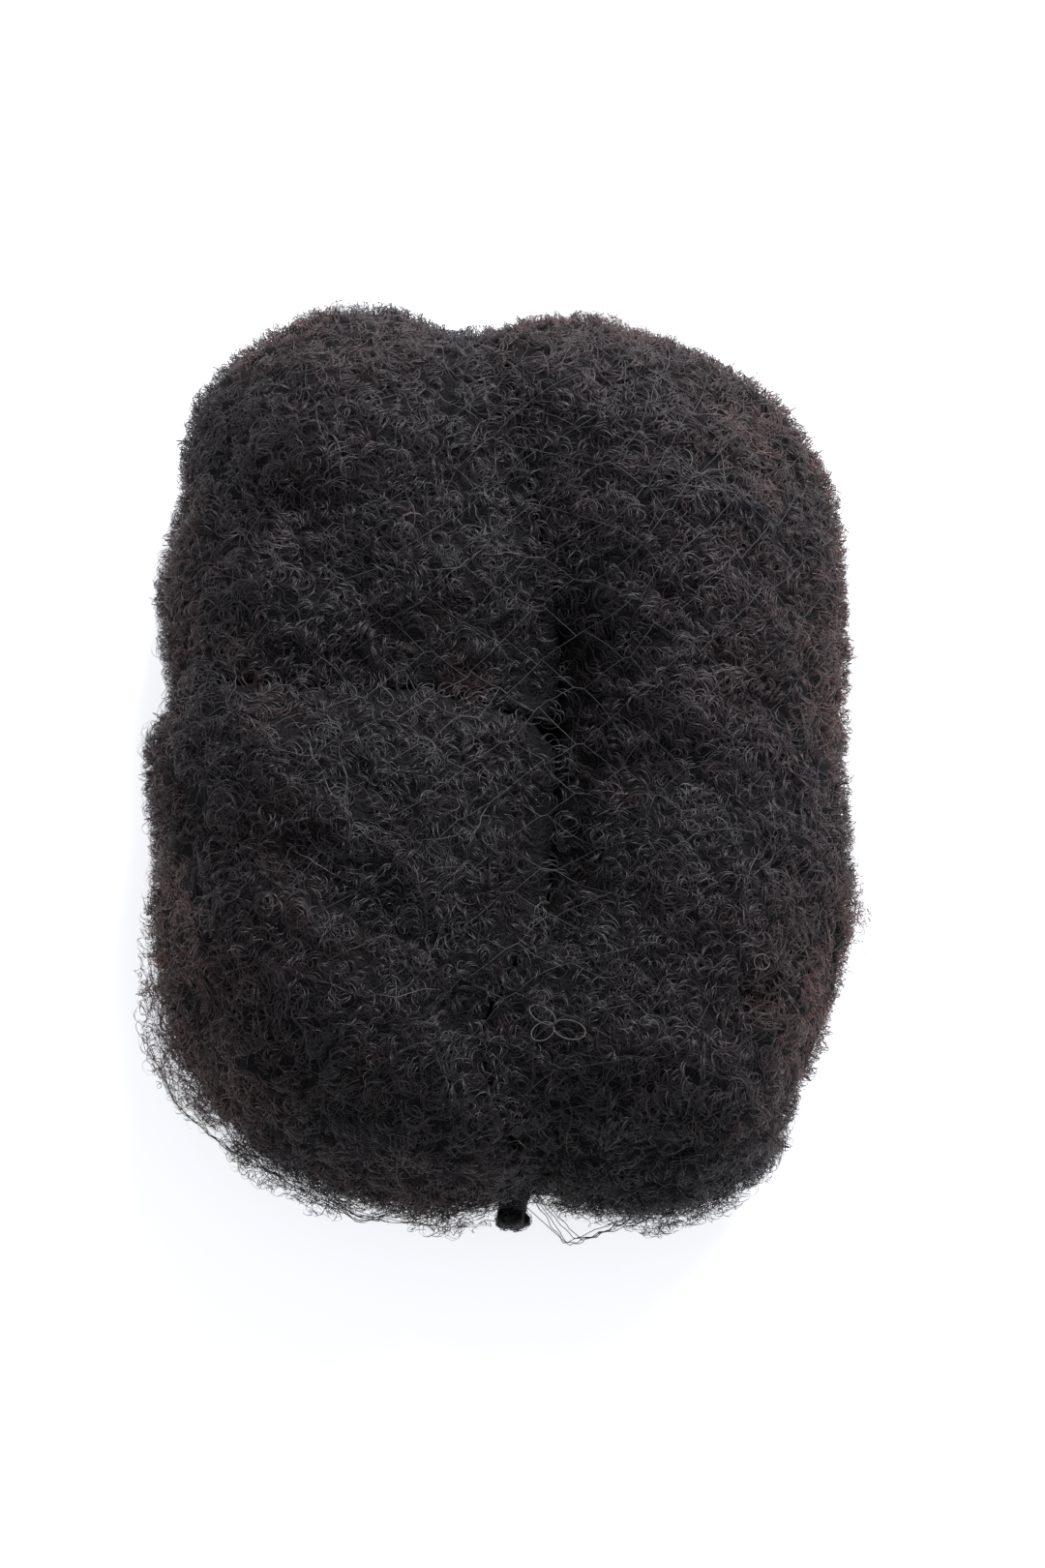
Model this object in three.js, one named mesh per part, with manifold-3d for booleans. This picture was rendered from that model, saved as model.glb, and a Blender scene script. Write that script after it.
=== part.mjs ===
// A bundle of bulk braiding hair: tightly curled hair in three wads that lie pressed together,
// and the tied-off foot of the fine net that holds them.
// Units are millimetres. +Z is up, the bundle lies on its back on z = 0, and its tied foot
// points towards -Y.

import * as THREE from "three";
import { mergeVertices } from "three/addons/utils/BufferGeometryUtils.js";
import Module from "manifold-3d";

const wasm = await Module();
wasm.setup();

// Driving dimensions of the bundle
const BUNDLE_WIDTH = 130;
const BUNDLE_LENGTH = 170;
const WAD_GAP = 0.5; // left open between two wads, and between a wad and the gathered net

// Height of each wad at its crown
const UPPER_WAD_HEIGHT = 52;
const LEFT_WAD_HEIGHT = 57;
const RIGHT_WAD_HEIGHT = 54;

// A wad's edge: the height up to which its wall stands, and the width of the roll above that
const RIM_LEVEL = 17; // on a free side, where the wad is widest at this height
const RIM_ROLL = 30;
const PARTING_LEVEL = 27; // where a deep parting divides two wads
const PARTING_ROLL = 18;
const FOLD_LEVEL = 41; // where a shallower one does
const FOLD_ROLL = 10;
const SEAM_LEVEL = 44; // where two wads lie close together
const SEAM_ROLL = 8;
const BASE_TUCK = 9; // how far the base of a free side draws in from the widest level
const CROWN_RISE = 4; // how much the top still rises from the end of the roll to the crown
const ROLL_POWER = 2.3; // 2 is a round roll, more is a squarer one

// The tufts that the curls clump into
const TUFT_PITCH = 13;
const TUFT_RELIEF = 2.6; // from the crest of a tuft down to the furrows round it
const TUFT_STAND = 1.3; // how far the crest stands out of the even surface

// The deepest of the creases where a wad is folded
const CREASE_DEPTH = 3.6;
const CREASE_WIDTH = 4.5; // from its middle to where it is about a third as deep

// The knot that ties off the net
const KNOT_LENGTH = 4; // of the tied end, which stands out past the wads
const KNOT_WIDTH = 6.6;
const GATHER_LENGTH = 8; // of the gathered net, back from the tie to between the wads
const GATHER_WIDTH = 12; // where it comes out between the wads, which cut it off
const KNOT_HEIGHT = 14; // its axis above the floor
const KNOT_PLEATS = 7;
const KNOT_PLEAT = 0.055; // depth of a pleat, as a share of the width there

// How finely the surfaces are drawn
const OUTLINE_STEP = 4.1;
const SPINE_STEP = 7; // longer than the outline's, so that the outline misses no spine point
const SMOOTHING_PASSES = 3;
const EASING_REACH = 7;
const EASING_PLACES = 8;
const KNOT_SIDES = 28;

// Plan of the bundle. across and along are shares of half its width and half its length, and
// each stretch runs from the first point named to the last.
const headNotch = { across: -0.06, along: 0.94 };
const leftNotch = { across: -0.95, along: 0.14 };
const footNotch = { across: 0.09, along: -0.95 };
const partingHead = { across: 0.17, along: 0.27 }; // where the deep parting starts
const junction = { across: 0.17, along: 0.01 };
const partingFoot = { across: 0.11, along: -0.44 }; // where the deep parting ends
const knotPlace = { across: 0.035, along: -0.98 };

const upperRim = [
  headNotch,
  { across: -0.12, along: 0.95 },
  { across: -0.25, along: 0.985 },
  { across: -0.4, along: 1.0 },
  { across: -0.57, along: 0.985 },
  { across: -0.73, along: 0.93 },
  { across: -0.86, along: 0.83 },
  { across: -0.92, along: 0.71 },
  { across: -0.93, along: 0.58 },
  { across: -0.97, along: 0.4 },
  { across: -0.98, along: 0.25 },
  leftNotch,
];
const leftRim = [
  leftNotch,
  { across: -1.0, along: 0.06 },
  { across: -1.01, along: -0.08 },
  { across: -0.99, along: -0.28 },
  { across: -0.96, along: -0.48 },
  { across: -0.9, along: -0.67 },
  { across: -0.75, along: -0.82 },
  { across: -0.56, along: -0.92 },
  { across: -0.32, along: -0.98 },
  { across: -0.1, along: -0.985 },
  { across: 0.02, along: -0.97 },
  footNotch,
];
const rightRim = [
  footNotch,
  { across: 0.17, along: -0.925 },
  { across: 0.25, along: -0.955 },
  { across: 0.34, along: -0.985 },
  { across: 0.48, along: -1.0 },
  { across: 0.7, along: -0.955 },
  { across: 0.81, along: -0.86 },
  { across: 0.86, along: -0.73 },
  { across: 0.92, along: -0.57 },
  { across: 0.99, along: -0.44 },
  { across: 1.0, along: -0.28 },
  { across: 0.99, along: -0.05 },
  { across: 0.99, along: 0.2 },
  { across: 1.01, along: 0.42 },
  { across: 0.94, along: 0.61 },
  { across: 0.83, along: 0.77 },
  { across: 0.65, along: 0.88 },
  { across: 0.41, along: 0.95 },
  { across: 0.17, along: 0.985 },
  { across: 0.03, along: 0.955 },
  headNotch,
];
const upperParting = [
  headNotch,
  { across: 0.02, along: 0.82 },
  { across: 0.06, along: 0.68 },
  { across: 0.08, along: 0.54 },
  { across: 0.13, along: 0.4 },
  partingHead,
];
const throatParting = [partingHead, { across: 0.175, along: 0.14 }, junction];
const deepParting = [
  junction,
  { across: 0.15, along: -0.12 },
  { across: 0.15, along: -0.25 },
  { across: 0.14, along: -0.35 },
  partingFoot,
];
const footParting = [
  partingFoot,
  { across: 0.0, along: -0.54 },
  { across: -0.06, along: -0.64 },
  { across: -0.05, along: -0.75 },
  { across: 0.02, along: -0.85 },
  footNotch,
];
const crossParting = [
  leftNotch,
  { across: -0.74, along: 0.1 },
  { across: -0.52, along: 0.09 },
  { across: -0.28, along: 0.095 },
  { across: -0.1, along: 0.07 },
  { across: 0.06, along: 0.03 },
  junction,
];

// The edge along each kind of stretch. bare is how much of it is free of a neighbour: the tuck
// of the base and the tufts of the wall come with that.
const rim = { roll: RIM_ROLL, level: RIM_LEVEL, bare: 1 };
const parting = { roll: PARTING_ROLL, level: PARTING_LEVEL, bare: 0 };
const fold = { roll: FOLD_ROLL, level: FOLD_LEVEL, bare: 0 };
const seam = { roll: SEAM_ROLL, level: SEAM_LEVEL, bare: 0 };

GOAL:
Return every line exactly.

COMPLETED TASK:
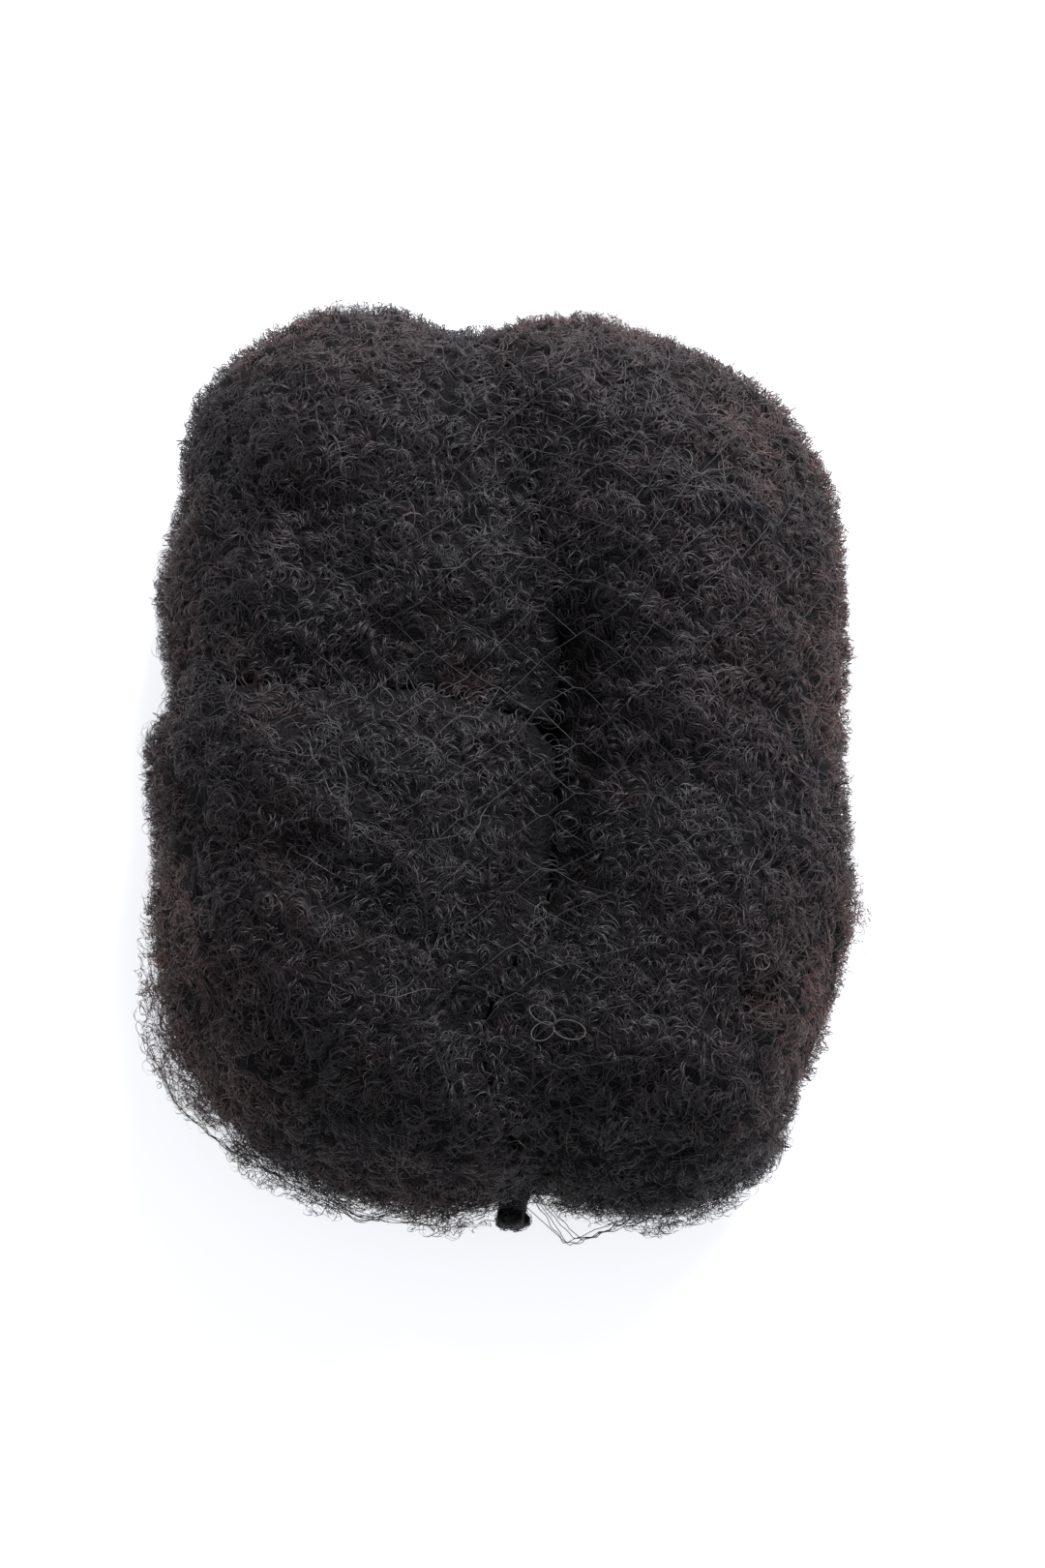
Model this object in three.js, one named mesh per part, with manifold-3d for booleans. This picture was rendered from that model, saved as model.glb, and a Blender scene script. Write that script after it.
=== part.mjs ===
// A bundle of bulk braiding hair: tightly curled hair in three wads that lie pressed together,
// and the tied-off foot of the fine net that holds them.
// Units are millimetres. +Z is up, the bundle lies on its back on z = 0, and its tied foot
// points towards -Y.

import * as THREE from "three";
import { mergeVertices } from "three/addons/utils/BufferGeometryUtils.js";
import Module from "manifold-3d";

const wasm = await Module();
wasm.setup();

// Driving dimensions of the bundle
const BUNDLE_WIDTH = 130;
const BUNDLE_LENGTH = 170;
const WAD_GAP = 0.5; // left open between two wads, and between a wad and the gathered net

// Height of each wad at its crown
const UPPER_WAD_HEIGHT = 52;
const LEFT_WAD_HEIGHT = 57;
const RIGHT_WAD_HEIGHT = 54;

// A wad's edge: the height up to which its wall stands, and the width of the roll above that
const RIM_LEVEL = 17; // on a free side, where the wad is widest at this height
const RIM_ROLL = 30;
const PARTING_LEVEL = 27; // where a deep parting divides two wads
const PARTING_ROLL = 18;
const FOLD_LEVEL = 41; // where a shallower one does
const FOLD_ROLL = 10;
const SEAM_LEVEL = 44; // where two wads lie close together
const SEAM_ROLL = 8;
const BASE_TUCK = 9; // how far the base of a free side draws in from the widest level
const CROWN_RISE = 4; // how much the top still rises from the end of the roll to the crown
const ROLL_POWER = 2.3; // 2 is a round roll, more is a squarer one

// The tufts that the curls clump into
const TUFT_PITCH = 13;
const TUFT_RELIEF = 2.6; // from the crest of a tuft down to the furrows round it
const TUFT_STAND = 1.3; // how far the crest stands out of the even surface

// The deepest of the creases where a wad is folded
const CREASE_DEPTH = 3.6;
const CREASE_WIDTH = 4.5; // from its middle to where it is about a third as deep

// The knot that ties off the net
const KNOT_LENGTH = 4; // of the tied end, which stands out past the wads
const KNOT_WIDTH = 6.6;
const GATHER_LENGTH = 8; // of the gathered net, back from the tie to between the wads
const GATHER_WIDTH = 12; // where it comes out between the wads, which cut it off
const KNOT_HEIGHT = 14; // its axis above the floor
const KNOT_PLEATS = 7;
const KNOT_PLEAT = 0.055; // depth of a pleat, as a share of the width there

// How finely the surfaces are drawn
const OUTLINE_STEP = 4.1;
const SPINE_STEP = 7; // longer than the outline's, so that the outline misses no spine point
const SMOOTHING_PASSES = 3;
const EASING_REACH = 7;
const EASING_PLACES = 8;
const KNOT_SIDES = 28;

// Plan of the bundle. across and along are shares of half its width and half its length, and
// each stretch runs from the first point named to the last.
const headNotch = { across: -0.06, along: 0.94 };
const leftNotch = { across: -0.95, along: 0.14 };
const footNotch = { across: 0.09, along: -0.95 };
const partingHead = { across: 0.17, along: 0.27 }; // where the deep parting starts
const junction = { across: 0.17, along: 0.01 };
const partingFoot = { across: 0.11, along: -0.44 }; // where the deep parting ends
const knotPlace = { across: 0.035, along: -0.98 };

const upperRim = [
  headNotch,
  { across: -0.12, along: 0.95 },
  { across: -0.25, along: 0.985 },
  { across: -0.4, along: 1.0 },
  { across: -0.57, along: 0.985 },
  { across: -0.73, along: 0.93 },
  { across: -0.86, along: 0.83 },
  { across: -0.92, along: 0.71 },
  { across: -0.93, along: 0.58 },
  { across: -0.97, along: 0.4 },
  { across: -0.98, along: 0.25 },
  leftNotch,
];
const leftRim = [
  leftNotch,
  { across: -1.0, along: 0.06 },
  { across: -1.01, along: -0.08 },
  { across: -0.99, along: -0.28 },
  { across: -0.96, along: -0.48 },
  { across: -0.9, along: -0.67 },
  { across: -0.75, along: -0.82 },
  { across: -0.56, along: -0.92 },
  { across: -0.32, along: -0.98 },
  { across: -0.1, along: -0.985 },
  { across: 0.02, along: -0.97 },
  footNotch,
];
const rightRim = [
  footNotch,
  { across: 0.17, along: -0.925 },
  { across: 0.25, along: -0.955 },
  { across: 0.34, along: -0.985 },
  { across: 0.48, along: -1.0 },
  { across: 0.7, along: -0.955 },
  { across: 0.81, along: -0.86 },
  { across: 0.86, along: -0.73 },
  { across: 0.92, along: -0.57 },
  { across: 0.99, along: -0.44 },
  { across: 1.0, along: -0.28 },
  { across: 0.99, along: -0.05 },
  { across: 0.99, along: 0.2 },
  { across: 1.01, along: 0.42 },
  { across: 0.94, along: 0.61 },
  { across: 0.83, along: 0.77 },
  { across: 0.65, along: 0.88 },
  { across: 0.41, along: 0.95 },
  { across: 0.17, along: 0.985 },
  { across: 0.03, along: 0.955 },
  headNotch,
];
const upperParting = [
  headNotch,
  { across: 0.02, along: 0.82 },
  { across: 0.06, along: 0.68 },
  { across: 0.08, along: 0.54 },
  { across: 0.13, along: 0.4 },
  partingHead,
];
const throatParting = [partingHead, { across: 0.175, along: 0.14 }, junction];
const deepParting = [
  junction,
  { across: 0.15, along: -0.12 },
  { across: 0.15, along: -0.25 },
  { across: 0.14, along: -0.35 },
  partingFoot,
];
const footParting = [
  partingFoot,
  { across: 0.0, along: -0.54 },
  { across: -0.06, along: -0.64 },
  { across: -0.05, along: -0.75 },
  { across: 0.02, along: -0.85 },
  footNotch,
];
const crossParting = [
  leftNotch,
  { across: -0.74, along: 0.1 },
  { across: -0.52, along: 0.09 },
  { across: -0.28, along: 0.095 },
  { across: -0.1, along: 0.07 },
  { across: 0.06, along: 0.03 },
  junction,
];

// The edge along each kind of stretch. bare is how much of it is free of a neighbour: the tuck
// of the base and the tufts of the wall come with that.
const rim = { roll: RIM_ROLL, level: RIM_LEVEL, bare: 1 };
const parting = { roll: PARTING_ROLL, level: PARTING_LEVEL, bare: 0 };
const fold = { roll: FOLD_ROLL, level: FOLD_LEVEL, bare: 0 };
const seam = { roll: SEAM_ROLL, level: SEAM_LEVEL, bare: 0 };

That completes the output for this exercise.